Turkish moves on the Bosporus chessboard

Turkish moves on the Bosporus chessboard

President Recep Tayyip Erdogan had suggested it in the past but he made it clear in an interview with CNN-Turk TV: Turkey wants to change the status quo in the Bosporus, putting an end to the free passage of vessels using the strait as set out in the 1936 Montreux Convention. And it intends to do so by digging a new canal which will link the Black Sea and the Sea of Marmara, bypassing the Bosphorus strait.

According to Erdogan, the planned 43-kilometer 10-billion-dollar “Kanal Istanbul” will be ready by 2025. After that, the Bosporus strait will be used by dry-cargo vessels only. Other ships, including tankers and military vessels, will use Kanal Istanbul, which will not be bound by the accord. It’s no doubt an ambitious project that would change the landscape in freight transport and affect the balance of maritime military power in the Mediterranean.
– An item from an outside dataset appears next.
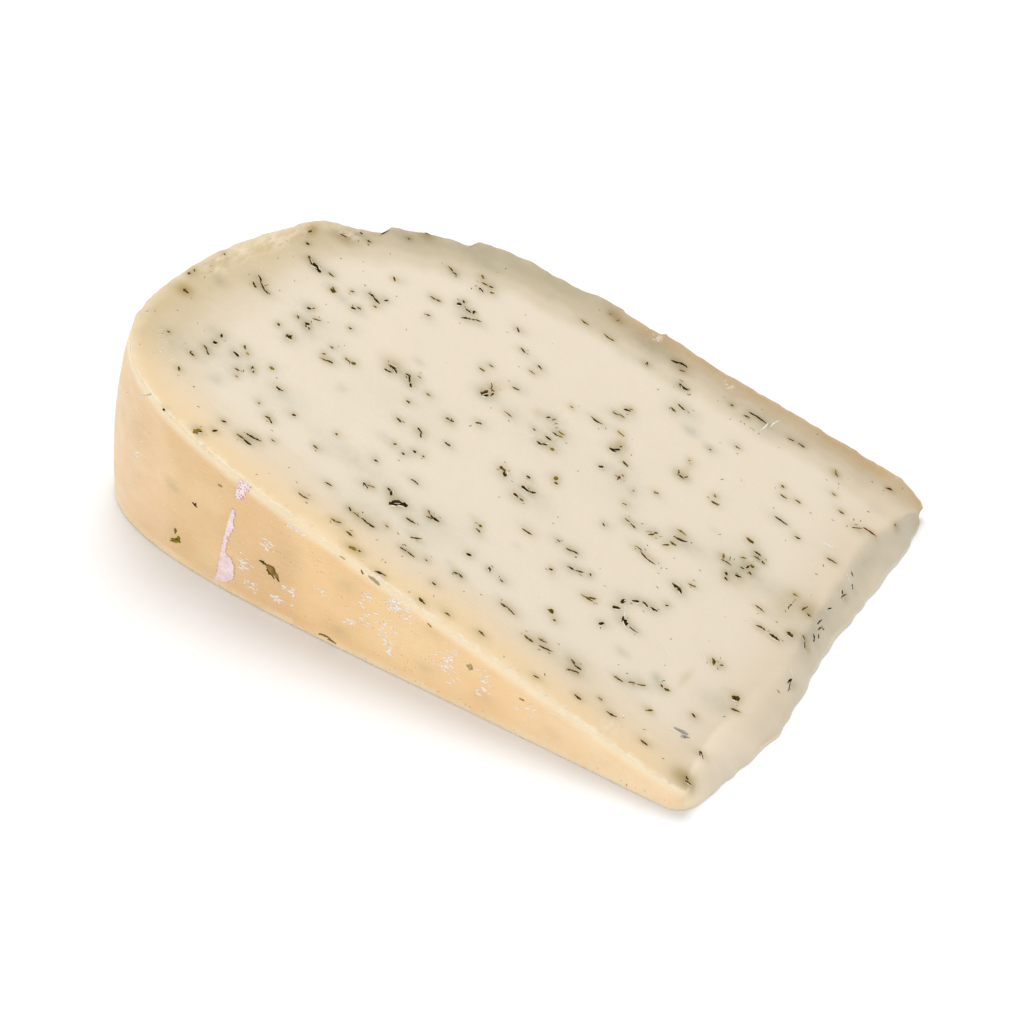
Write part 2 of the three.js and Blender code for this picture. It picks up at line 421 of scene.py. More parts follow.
MIDDLE = [
    (82.5, -19.2, 2.5, 0.4, 2, "b"), (70.6, -20.5, 1.6, 0.4, 8, "k"), (68.8, -19.9, 1.8, 0.35, 28, "k"),
    (66.6, -18.9, 0.7, 0.4, -40, "k"), (73.5, -23.6, 0.8, 0.5, 20, "k"), (63.8, -24.3, 2.5, 0.5, 8, "o"),
    (63.1, -23.5, 1.6, 0.5, 25, "o"), (90.5, -24.8, 0.8, 0.5, 0, "o"), (90.2, -26.1, 1.3, 0.4, -8, "k"),
    (98.6, -29.8, 2.5, 0.55, -4, "k"), (99.5, -30.5, 1.4, 0.4, 15, "b"), (100.4, -29.4, 1.1, 0.4, -35, "o"),
    (88.2, -32.4, 1.2, 0.6, 15, "k"), (83.0, -32.5, 1.2, 0.7, -60, "k"), (79.5, -33.0, 0.9, 0.4, -10, "b"),
    (67.7, -32.3, 1.4, 0.8, 0, "o"), (65.9, -33.6, 0.6, 0.4, 0, "k"), (98.6, -36.6, 2.5, 0.45, 35, "b"),
    (87.5, -38.1, 1.3, 0.4, 22, "o"), (86.4, -37.9, 1.2, 0.45, -14, "k"), (75.6, -37.7, 1.8, 0.45, 4, "b"),
    (73.7, -38.0, 2.0, 0.45, -12, "b"), (65.0, -39.4, 2.0, 0.35, 10, "b"), (63.4, -40.6, 3.1, 0.4, 13, "b"),
    (67.3, -41.0, 2.4, 0.5, -5, "o"), (98.9, -40.8, 1.6, 0.4, 8, "k"), (97.0, -40.7, 1.9, 0.35, -4, "k"),
    (93.8, -39.7, 0.5, 0.3, 0, "b"), (89.3, -43.4, 1.0, 0.45, 0, "k"), (98.8, -49.0, 2.5, 0.5, 14, "b"),
    (88.7, -48.6, 2.0, 0.5, -12, "b"), (83.0, -47.7, 1.4, 0.4, 0, "b"), (75.2, -46.7, 1.7, 0.5, -10, "b"),
    (87.8, 15.6, 3.0, 0.45, 0, "b"), (82.0, 16.4, 1.9, 0.4, -5, "y"), (93.7, 14.7, 0.9, 0.3, 0, "o"),
    (80.9, 11.5, 1.8, 0.8, 8, "k"), (80.3, 12.2, 1.4, 0.7, 40, "k"), (80.1, 13.4, 0.7, 0.4, 60, "b"),
    (76.9, 10.4, 1.7, 0.55, -8, "o"), (67.3, 16.8, 1.1, 0.35, -60, "o"), (66.3, 16.0, 1.9, 0.4, 0, "k"),
    (65.3, 16.7, 1.0, 0.4, 65, "o"), (95.8, 8.6, 0.9, 0.5, 60, "k"), (94.6, 9.0, 0.9, 0.3, 70, "o"),
    (91.8, 6.2, 2.5, 0.5, 10, "o"), (91.4, 7.2, 1.6, 0.5, 0, "y"), (92.7, 4.0, 1.6, 0.5, 0, "k"),
    (93.4, 1.6, 1.4, 0.55, 5, "k"), (92.4, 2.1, 1.1, 0.6, 40, "k"), (90.5, 2.2, 1.0, 0.7, 30, "y"),
    (96.2, 3.7, 0.9, 0.3, -10, "o"), (80.3, 5.9, 1.1, 0.6, 42, "k"), (75.9, 6.1, 1.3, 0.8, -70, "r"),
    (75.6, 7.4, 0.7, 0.3, -20, "o"), (71.7, 5.6, 0.5, 0.3, 0, "b"), (67.8, 8.6, 1.1, 0.35, 32, "o"),
    (71.2, 1.3, 1.1, 0.3, 15, "b"), (85.7, -3.6, 1.2, 0.9, 60, "y"), (84.9, -4.6, 0.9, 0.5, 10, "o"),
    (62.7, -1.3, 1.4, 0.45, 52, "o"), (62.2, -0.3, 1.0, 0.4, 50, "b"), (68.5, -1.7, 1.4, 0.3, 0, "b"),
    (66.8, -2.1, 1.6, 0.4, -12, "k"), (71.6, -6.2, 0.9, 0.4, -30, "k"), (62.8, -6.2, 2.0, 0.3, -4, "o"),
    (90.1, -7.5, 1.0, 0.55, 0, "k"), (95.3, -9.7, 1.7, 1.0, -8, "o"), (94.2, -10.4, 1.2, 0.9, -30, "k"),
    (88.9, -10.4, 2.0, 0.8, -2, "k"), (87.3, -10.1, 1.5, 0.5, 32, "k"), (89.5, -13.2, 1.2, 0.6, 0, "k"),
    (87.9, -13.3, 1.0, 0.4, 0, "o"), (76.3, -16.4, 0.9, 0.3, 5, "b"), (73.4, -16.8, 1.7, 0.35, 12, "b"),
    (72.1, -16.4, 1.5, 0.4, 4, "k"), (98.3, 36.5, 2.9, 0.4, 0, "o"), (99.4, 41.8, 0.9, 0.3, 70, "o"),
    (101.6, 42.1, 0.8, 0.4, 40, "y"), (88.2, 36.2, 1.4, 0.6, -75, "k"), (83.9, 41.5, 2.2, 0.55, 20, "k"),
    (82.2, 41.9, 2.3, 0.5, 4, "k"), (81.5, 40.5, 1.4, 0.35, 25, "r"), (79.4, 36.8, 1.4, 0.6, -30, "k"),
    (78.4, 36.8, 1.8, 0.55, 10, "k"), (76.2, 32.0, 2.1, 0.45, -10, "k"), (77.1, 30.1, 1.5, 0.45, -14, "b"),
    (84.4, 22.6, 1.5, 0.5, 22, "k"), (83.9, 23.4, 0.8, 0.4, 30, "y"), (85.8, 20.1, 1.6, 0.4, 12, "b"),
    (84.4, 20.4, 1.6, 0.3, 2, "o"), (68.3, 40.4, 0.7, 0.4, 0, "b"), (61.3, 31.5, 1.2, 0.35, 4, "b"),
    (65.4, 26.7, 0.6, 0.3, 20, "k"), (67.2, 21.0, 0.6, 0.3, 30, "y"),
]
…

Thus, apart from being able to turn off the tap on energy supplies (oil and gas pipelines), Turkey will be able to control traffic between the Dardanelles and the Black Sea and control the movement of Western and Russian ships in the area. Erdogan wants to make money from Bosporus navigation and upgrade Turkey’s role on the geopolitical chessboard. “They use the strait and we make nothing of it. With Kanal Istanbul there would be rights as is the case with Suez,” the Turkish strongman said.
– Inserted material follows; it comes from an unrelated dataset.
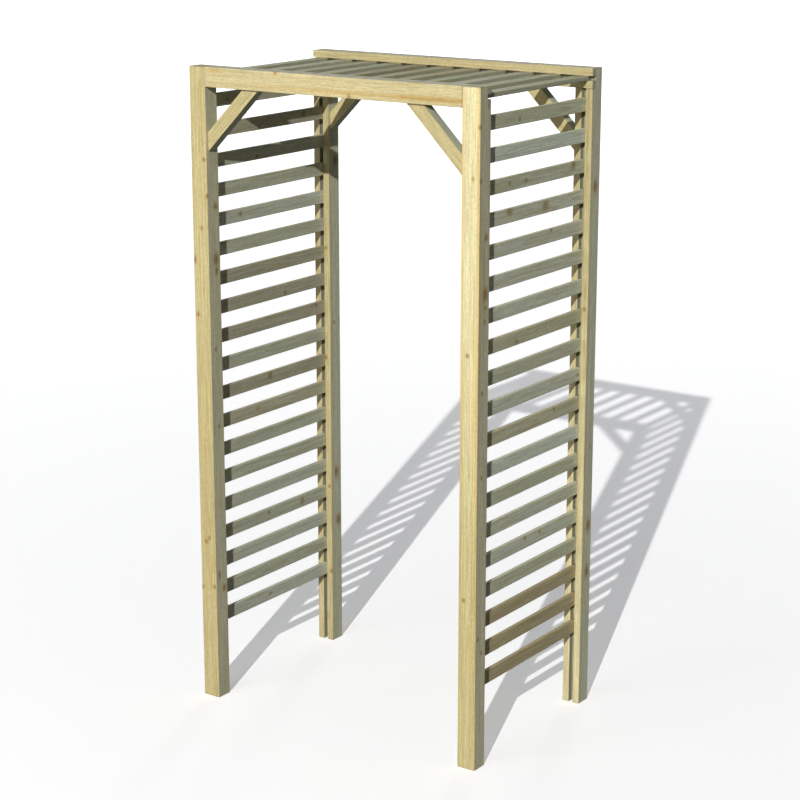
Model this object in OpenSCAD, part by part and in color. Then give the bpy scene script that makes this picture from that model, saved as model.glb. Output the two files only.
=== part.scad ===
// Garden arch: a free-standing walk-through frame of softwood with slatted sides and roof.
//
// The front and the back are each a pair of posts with a header board between them and a
// brace in each upper corner. Two battens behind every board leave a groove, and the slats
// of the sides and the roof run from front to back in those grooves.
//
// Millimetres. The origin is on the ground at the middle of the arch, +X runs across the
// walkway, +Y from the front to the back, and +Z up.

/* [Overall] */
// Height, from the ground to the top of the headers
arch_height = 2200; // [1800:10:2600]
// Width across the front, over the posts
arch_width = 1130; // [900:10:1600]
// Depth, from the front face to the back face
arch_depth = 730; // [450:10:1100]

/* [Posts and headers] */
// Width of a post or header board on its face
board_w = 65; // [55:1:90]
// Thickness of a post or header board
board_t = 40; // [25:1:50]
// Thickness of the battens behind the boards
batten_t = 19; // [12:1:30]

/* [Slats] */
// Width of a slat
slat_w = 45; // [30:1:60]
// Thickness of a slat, which also sets the groove between the battens
slat_t = 15; // [9:1:20]
// Play of a slat in its groove, over its thickness
slat_play = 0; // [0:0.1:1]
// Number of slats on each side
side_slat_count = 19; // [6:1:22]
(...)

Judging from other major projects (the new airport, the Marmaray underwater rail link connecting Asia and Europe, the Presidential Complex), Erdogan will not hesitate to move on with yet another neo-Ottoman aspiration, in spite of fierce resistance from Istanbul’s new mayor, Ekrem Imamoglu, of the main opposition party.

While Turkey seeks to control the Bosporus, Greek plans to open up a “land-based Hellespont” – i.e. to bypass the strait by building a railway link between the port of Alexandroupoli and Burgas in the Black Sea – does not seem to be taking off. Despite the memorandums signed by the prime ministers of Greece and Bulgaria in the town of Kavala in September 2017, there has been no progress since then, although a tender to privatize and upgrade the port of Alexandroupoli is in the works.